You would *HAVE* to do it w/ objects, that's a great thought. I also expect it to not work out in any meaningful fashion even then.


Leaving characters out of it for the reasons already given, you could probably use the hardness/hp values of objects to approximate since breaking force values should be readily available online.

(IE, 1 inch of wood breaks under 5.3 +/- 2.8 J and takes 10 hp per inch of thickness [hardness 5] to break. Depending on how you apply hardness, you could guess between 4 and 1 J per hp. Just average the values across multiple materials and see what you get.)

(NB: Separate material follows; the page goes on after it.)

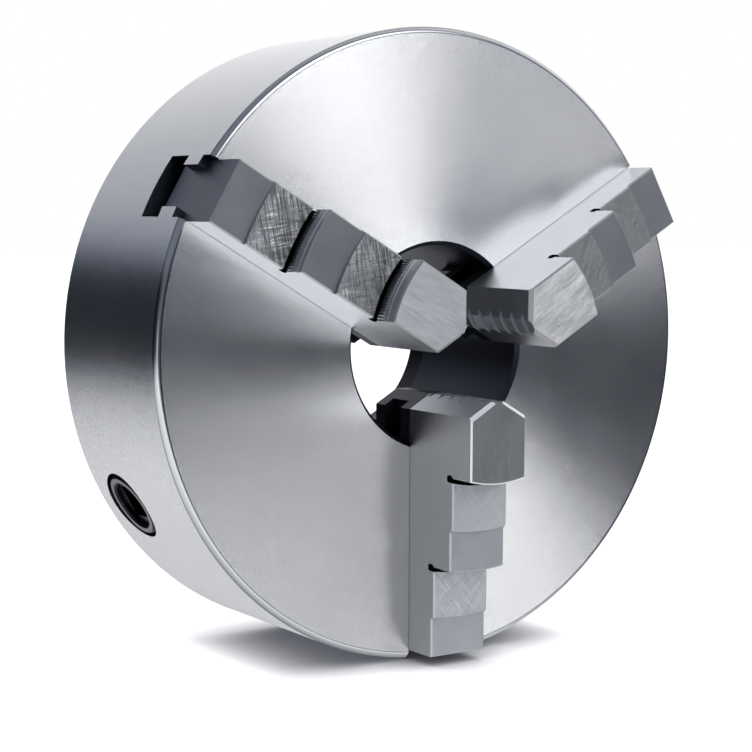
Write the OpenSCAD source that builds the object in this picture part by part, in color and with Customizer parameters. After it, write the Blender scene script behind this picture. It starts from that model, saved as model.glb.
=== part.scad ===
// Three-jaw self-centring lathe chuck with one-piece stepped jaws.
// Three bevel pinions turn a scroll plate, and the scroll's spiral thread drives the
// three jaws in and out together along T-shaped slots in the body.
//
// Modules draw every piece in chuck coordinates: the spindle axis is Z, z = 0 is the rear
// mounting plane and +z points out of the front face. in_frame() then turns the chuck so that
// its front face looks along -Y, with one jaw hanging straight down.

/* [Body] */
// Outside diameter of the body
body_d = 250; // [236:1:320]
// Length of the body from the rear mounting plane to the front face
body_h = 80; // [80:0.5:110]
// Through bore for bar work
bore_d = 80; // [60:1:84]
// Chamfer round the front and rear rims
rim_chamfer = 2; // [0.5:0.1:4]
// Chamfer at the mouth of the bore
bore_chamfer = 1.6; // [0.5:0.1:3]

/* [Rear mounting] */
// Diameter of the register recess that centres the chuck on its backplate
register_d = 206; // [200:1:212]
// Depth of the register recess
register_h = 5; // [3:0.5:6]
// Bolt circle of the tapped mounting holes
mount_pcd = 226; // [222:0.5:230]
// Tapping diameter of the mounting holes
mount_hole_d = 10.2; // [6.8:0.1:12]
// Depth of the mounting holes
mount_hole_h = 22; // [15:1:30]

/* [Cover] */
// Width of the ledge that the register's edge leaves round the cover
cover_ledge = 1; // [0.6:0.1:3]
// Thickness of the cover plate's flange
cover_t = 4.7; // [4:0.1:5]
// Height of the cover's inner boss, which closes the body's hub
cover_boss_h = 10; // [7:0.5:14]
// Metal left outside the cover screws' heads, at the cover's edge
cover_edge = 0.8; // [0.5:0.1:3]
// Metal left between the cover screws' holes and the scroll's chamber
chamber_web = 2.7; // [2:0.1:5]
// Number of cover screws
cover_screws = 6; // [6, 9, 12]
// Diameter of the cover screws
cover_screw_d = 6; // [4, 5, 6]
// Length of the cover screws
cover_screw_l = 14; // [10:1:20]

/* [Jaws] */
// Width of a jaw
jaw_w = 26; // [22:0.5:30]
// Width of the neck between the two guide grooves
neck_w = 17.6; // [14:0.1:19]
// Distance of each gripping nose from the spindle axis in the stored position
nose_r = 18.7; // [12:0.1:24]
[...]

Pathfinder Maps Subscriber

The only thing I can think of that comes even close is "Guns, Guns, Guns" (AKA 3G3) from Blacksburg Tactical Research Center. I know many of its calculations are joules/area. I believe it includes low tech weapons such as crossbows. It might give you a start or a methodology that you can extend.

BTRC's Website

sample from 3G3

Disclaimer: Greg Porter is an old college friend of mine and I contributed in a very minor way to the Macho Women with Guns games.


I think the reason people are objecting to even attempting this is because hitpoints and damage are so deeply about narrative resolution, that to apply any simulationist thinking to it would give one a headache.

I mean... you can take a weapon strike against objects and see what kind of results you get, but then you run into a number of simulationist problems:

- The game doesn't really distinguish between using a rapier to damage a metal door, vs a pickaxe, vs an unarmed strike.
- Falling damage vs objects will *almost definitely* not match any other damage/hitpoint model (since it was built purely with PCs in mind).
- The game is designed with a PC timeline in mind... with the way hardness works, water and wind could never erode rocks the way they do. Base minimum and maximums make it so real physics don't apply.

You can get maybe a general sense of how much energy is spent (and toss out any outliers, like falling damage), although I'm not sure what that data will get you.

Might be a fun math/physics experiment for a science exhibit in school?

Perhaps an answer as to why might give people a more focused direction on what to hunt for.